For a power, Pe, sent out by an emitter, the power received by
a sail (ignoring inverse-square effects) receding at a veloc-
ity, beta lt-yr/yr, is
Pr = Pe * sqrt[(1 - beta)/(1 + beta)]
... Doppler shift
= Pe * gamma * (1 - beta)
... gamma = 1/sqrt(1 - beta^2)
= Pe * [cosh(theta) - sinh(theta)]
... gamma = cosh(theta); beta = tanh(theta)
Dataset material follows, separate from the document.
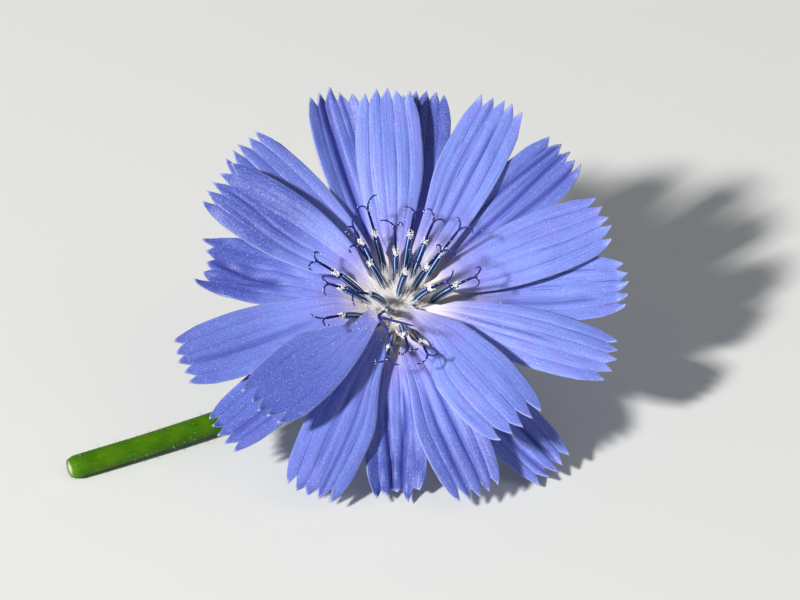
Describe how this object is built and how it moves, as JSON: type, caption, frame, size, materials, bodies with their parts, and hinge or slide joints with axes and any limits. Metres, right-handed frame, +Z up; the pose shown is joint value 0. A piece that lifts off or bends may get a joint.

(definition of velocity parameter, theta)
= Pe * exp(-theta)
... using exp forms of hyp functions.
(I believe this expression, with theta = a * t' for constant a,
is the source of the logarithmic dependence you have been
The velocity-parameter equation of motion for a thrust, T =
Pr/c, applied to a mass, M, is
T = M * d(theta)/dt' = Pr/c = Pe * exp(-theta)
... c = 1 lt-yr/yr,
which gives the "differential equation"
exp(theta) * d(theta) = (Pe/M) * dt' .
Integrating from theta = 0 at t' = 0, with Pe constant, gives
[exp(theta) - 1] = Pe * t'/M ,
so the desired description of motion should be
theta = ln[(Pe * t'/M) + 1] .
For one space dimension,
dx/dt' = u = sinh(theta)
dt/dt' = gamma = cosh(theta) .
Both of these should be integrable (integrands of the form
exp[ln()], using the exponential forms of the hyperbolic func-
tions), to give the worldline.
I hope this is the answer you were looking for.